New Delhi:If you want to watch a round of golf on the PGA tour in America you would have to pay about Rs 900, while in Europe you would have to pay double of that.
However, for India's first European Tour event, the Indian Masters, you pay nothing at all. It's free entry to watch the likes of Ernie Els, that's a first for a major golf tournament anywhere in the world.
So if you had kept aside some cash for your ticket to the event, now is the perfect time to take your family for a surprise outing.
"It's ridiculously expensive, I rather watch it on television than spend almost Rs 2,000 for a single round. It's India's first European tournament and rather than promoting golf, this is a step back."
That was the reaction of disappointed golf fans when they heard that watching the likes of Ernie Els, Colin Montgomery and Darren Clarke at the Indian Masters in Delhi would cost them dearly seven and a half thousand rupees if they watched the entire event or about Rs 2,000 for a single day. Obviously the organisers relented.
"It's a great initiative on their part and I am sure a large amount of people will see it. It's a rare opportunity for so many people to come and watch leading players of golf in the world," said Wg Cdr Aparajit, Vice-President, Indian Golf Union.
The Indian Open last year was definitely a crowd puller and now with no gate fee even at the Indian Masters, the may have to get prepared for a mad rush which of course, will pose its own share of problems.
"Even the layman on the street thinks, let me go and see what's going n. So they become huge logistical problems in terms of management on the course in terms of the work the marshals have to do because these people don't have any golf etiquette, they don't know where to stand what to do and where to go," said Nonita Lall Qureshi, teaching professional.

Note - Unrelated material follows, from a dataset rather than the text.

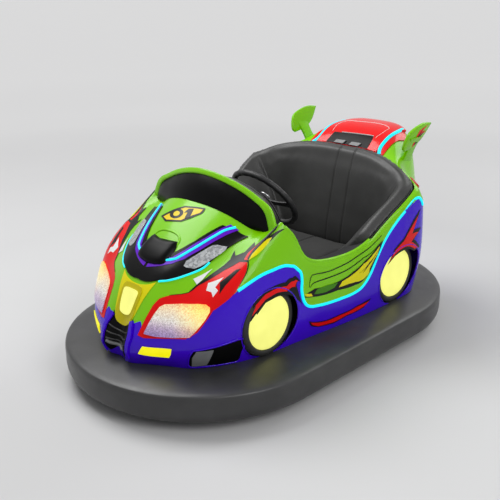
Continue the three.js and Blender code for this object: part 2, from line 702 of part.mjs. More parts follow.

The Delhi Golf Club is preparing for the crowds and golfers. Apparently the organisers were insistent on staging this tournament at this venue even though they had to pay Rs 30 lakh to the club to host the event, a small price to pay for what is un-officially called the busiest golf course in Asia.
"It must be the busiest course globally not just in Asia. We play about a hundred thousand rounds each year. I need to get this audited and then move Guinness to see if we can establish this as a record," said Ranji Chaudhary, Captain, Delhi Golf Club.
However, the far better record that the club might want to boast of is an Indian winner of the first European tour event in India.